A new global project will, for the first time, be able to track astrophysical events across the sky as they happen.
Using radio telescopes in Europe, South Africa and Western Australia, the 4 Pi Sky project will look for energetic black holes, colliding neutron stars and astrophysical explosions.
“The universe is a violent and dynamic environment in which explosions of massive stars can outshine an entire galaxy and black holes swallow whole stars,” says Professor Rob Fender of Southampton University.

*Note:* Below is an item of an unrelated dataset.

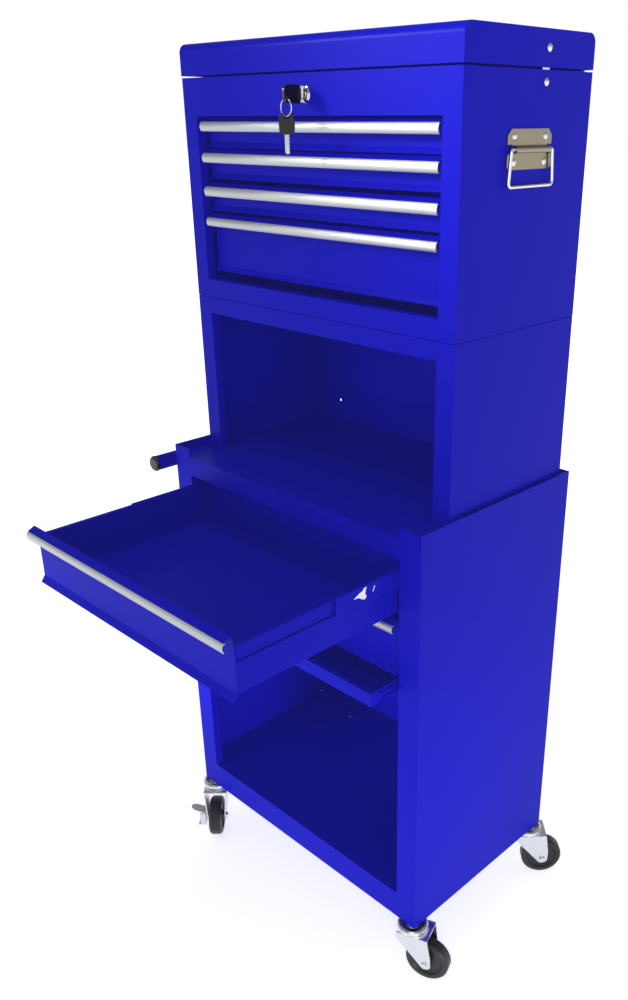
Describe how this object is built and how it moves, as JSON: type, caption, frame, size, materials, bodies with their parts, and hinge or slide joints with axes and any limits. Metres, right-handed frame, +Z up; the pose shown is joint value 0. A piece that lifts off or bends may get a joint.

“These high-energy bursts emit radio waves, which can be detected at vast distances. However, previous telescopes could only see a tiny fraction of the sky and missed 99 per cent of these important events. The new telescopes can monitor the whole sky and will find thousands of such events.”
Funded by the European Research Council, the 4 Pi Sky programme will use three radio telescopes – LOFAR, which has sites across Europe; MeerKAT in South Africa; and ASKAP in western Australia.
For the first time, scientists will be able to link from telescope to telescope to follow phenomena as the Earth rotates, using new software under development to provide a ‘detect and alert’ system for all three facilities.
The project will also collaborate with ground-based optical telescopes and with the MAXI X-ray telescope on the International Space Station.
“The multi-wavelength dimension will provide us with crucial information on the nature of the radio sources,” says Professor Fender. “This project might even help us identify the first sources of gravitational waves, and in turn test the most fundamental theories of gravity. Every time such an advance has happened in the past, exciting new discoveries have been made – who knows what we might find this time.”